You can’t really tell whose vehicle this is – whether it is Sidney Lumet’s urban theatre about power struggle and the defense for what is right, or if it’s David Mamet’s, again, theatre where the world crowds and burdens our idealistic protagonist looking for redemption. It’s both. I’m more familiar with Lumet’s work. The other film I’ve seen of Mamet is “Redbelt.” I’ve read “Glengarry GlenRoss” the play and for some reason only have a vague recollection of it. Either way this seems like a slow marinade compared to their other work. It’s after fifty minutes later when Frank Galvin’s (Paul Newman) client’s brother-in-law confronts him which gets us at the edge of our seat.

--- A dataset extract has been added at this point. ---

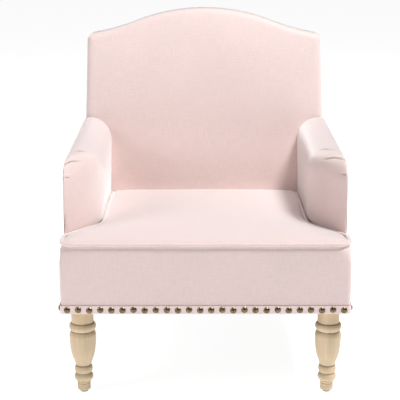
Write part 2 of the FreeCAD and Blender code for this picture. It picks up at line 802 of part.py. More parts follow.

It’s also unlike their work where in this movie, we get a lot of short scenes instead of a few big acts. The drama gets built up as we see both Galvin’s side and the archdiocese’s camp strategize, both teams stoic but they show a few breaks of sweat now and then. Speaking of stoic, Paul Newman’s looking the same but with gray hair. His performance is a bit quieter here than his showy roles fifteen years earlier. He doesn’t do any yelling even in his last speech. It’s this subtlety that would mark his better roles after this one.

(Oh no she didn’t)

I’ve joked in private that David Mamet couldn’t write women. This movie, however, gives us Laura Fischer (Charlotte Rampling), a strong female who’s also afraid of her tough persona. There’s Sally Doneghy, still feeling the pull and tug between her husband and vegetable sister. Finally, there’s Kailtin Costello Price, the nurse whose less than five-minute appearance makes us feel as if we’ve known her life story. This is one of the incidents where I couldn’t have been more glad to be wrong.

Lastly, this paragraph isn’t necessarily a spoiler as much as it is an advice to douchebag judges and lawyers. How did Frank and the Plaintiff win? Sandbag the little guy once, shame on you. Sandbag them twice and they jury will see what’s going on.